◆ PROVIDED MATERIAL:
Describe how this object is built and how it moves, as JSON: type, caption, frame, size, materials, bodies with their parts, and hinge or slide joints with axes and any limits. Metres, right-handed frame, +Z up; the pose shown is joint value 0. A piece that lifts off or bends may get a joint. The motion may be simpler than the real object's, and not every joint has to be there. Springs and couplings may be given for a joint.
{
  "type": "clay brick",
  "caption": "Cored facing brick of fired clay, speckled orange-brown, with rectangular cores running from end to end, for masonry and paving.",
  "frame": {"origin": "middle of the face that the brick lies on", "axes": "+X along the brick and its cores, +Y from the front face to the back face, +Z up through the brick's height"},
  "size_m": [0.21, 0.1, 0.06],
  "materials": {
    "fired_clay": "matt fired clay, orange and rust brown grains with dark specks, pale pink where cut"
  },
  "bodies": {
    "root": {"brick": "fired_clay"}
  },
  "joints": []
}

◆ TASK DETAILS:
Each line of the material must be restated exactly.

◆ ANSWER FOR THIS EXERCISE:
Describe how this object is built and how it moves, as JSON: type, caption, frame, size, materials, bodies with their parts, and hinge or slide joints with axes and any limits. Metres, right-handed frame, +Z up; the pose shown is joint value 0. A piece that lifts off or bends may get a joint. The motion may be simpler than the real object's, and not every joint has to be there. Springs and couplings may be given for a joint.
{
  "type": "clay brick",
  "caption": "Cored facing brick of fired clay, speckled orange-brown, with rectangular cores running from end to end, for masonry and paving.",
  "frame": {"origin": "middle of the face that the brick lies on", "axes": "+X along the brick and its cores, +Y from the front face to the back face, +Z up through the brick's height"},
  "size_m": [0.21, 0.1, 0.06],
  "materials": {
    "fired_clay": "matt fired clay, orange and rust brown grains with dark specks, pale pink where cut"
  },
  "bodies": {
    "root": {"brick": "fired_clay"}
  },
  "joints": []
}